[Provided material]:
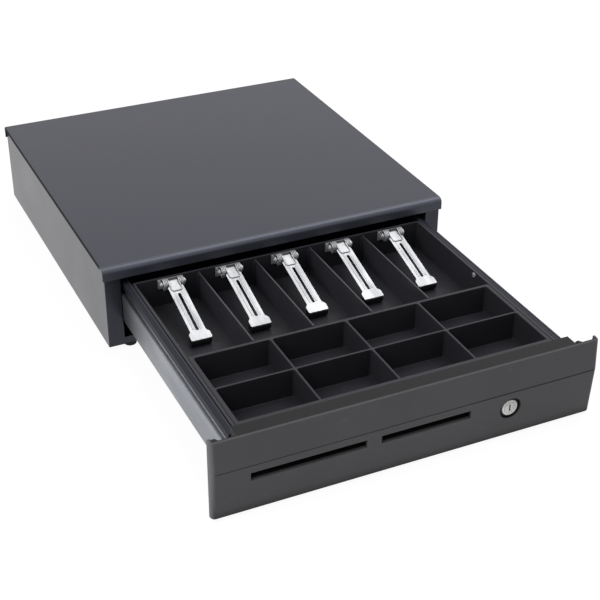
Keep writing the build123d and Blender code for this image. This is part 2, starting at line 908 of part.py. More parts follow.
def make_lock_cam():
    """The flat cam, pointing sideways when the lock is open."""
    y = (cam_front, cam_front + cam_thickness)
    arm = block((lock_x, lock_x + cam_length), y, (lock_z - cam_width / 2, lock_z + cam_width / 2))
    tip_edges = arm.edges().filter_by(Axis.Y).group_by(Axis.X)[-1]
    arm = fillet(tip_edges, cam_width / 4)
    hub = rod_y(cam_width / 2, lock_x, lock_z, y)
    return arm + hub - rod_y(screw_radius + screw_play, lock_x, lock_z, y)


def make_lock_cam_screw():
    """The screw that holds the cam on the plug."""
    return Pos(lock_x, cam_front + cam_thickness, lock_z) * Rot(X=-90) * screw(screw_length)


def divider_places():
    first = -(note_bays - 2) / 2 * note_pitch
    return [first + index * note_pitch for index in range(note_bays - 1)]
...
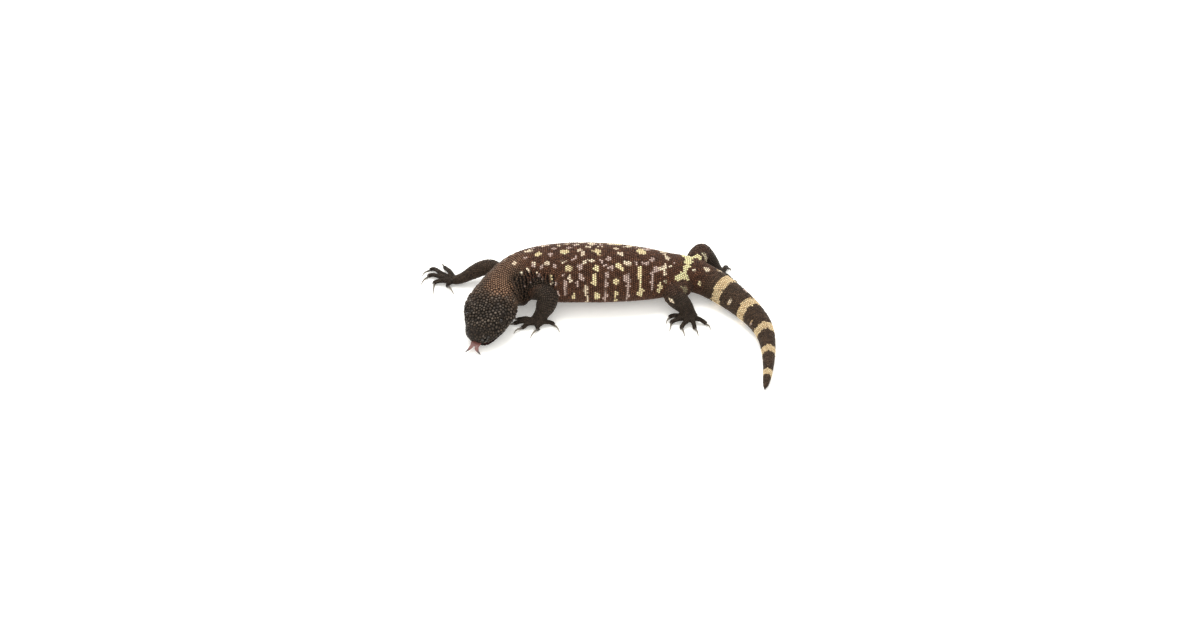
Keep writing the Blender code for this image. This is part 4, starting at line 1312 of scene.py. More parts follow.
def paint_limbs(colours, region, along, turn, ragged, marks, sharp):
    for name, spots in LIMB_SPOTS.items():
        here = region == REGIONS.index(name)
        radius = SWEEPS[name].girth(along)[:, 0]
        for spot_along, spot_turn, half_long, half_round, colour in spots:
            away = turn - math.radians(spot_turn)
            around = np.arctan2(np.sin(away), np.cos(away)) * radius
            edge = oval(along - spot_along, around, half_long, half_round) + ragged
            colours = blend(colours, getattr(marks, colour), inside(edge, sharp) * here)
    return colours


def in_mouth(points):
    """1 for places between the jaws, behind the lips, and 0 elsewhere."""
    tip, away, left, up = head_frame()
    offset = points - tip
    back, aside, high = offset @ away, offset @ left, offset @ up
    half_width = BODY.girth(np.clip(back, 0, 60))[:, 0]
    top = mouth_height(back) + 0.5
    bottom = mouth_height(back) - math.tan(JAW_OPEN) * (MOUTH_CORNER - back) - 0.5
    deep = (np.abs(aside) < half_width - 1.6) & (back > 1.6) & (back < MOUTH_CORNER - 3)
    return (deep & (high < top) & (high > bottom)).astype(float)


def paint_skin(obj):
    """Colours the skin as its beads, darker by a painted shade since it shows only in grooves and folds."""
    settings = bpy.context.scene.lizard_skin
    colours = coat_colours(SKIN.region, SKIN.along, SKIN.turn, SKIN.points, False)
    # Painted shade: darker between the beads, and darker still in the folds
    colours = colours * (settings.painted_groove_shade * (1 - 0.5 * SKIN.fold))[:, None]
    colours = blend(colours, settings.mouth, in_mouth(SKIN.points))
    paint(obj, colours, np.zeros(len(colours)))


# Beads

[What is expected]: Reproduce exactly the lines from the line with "Keep writing the Blender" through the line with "return colours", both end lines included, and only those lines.

[Result]:
Keep writing the Blender code for this image. This is part 4, starting at line 1312 of scene.py. More parts follow.
def paint_limbs(colours, region, along, turn, ragged, marks, sharp):
    for name, spots in LIMB_SPOTS.items():
        here = region == REGIONS.index(name)
        radius = SWEEPS[name].girth(along)[:, 0]
        for spot_along, spot_turn, half_long, half_round, colour in spots:
            away = turn - math.radians(spot_turn)
            around = np.arctan2(np.sin(away), np.cos(away)) * radius
            edge = oval(along - spot_along, around, half_long, half_round) + ragged
            colours = blend(colours, getattr(marks, colour), inside(edge, sharp) * here)
    return colours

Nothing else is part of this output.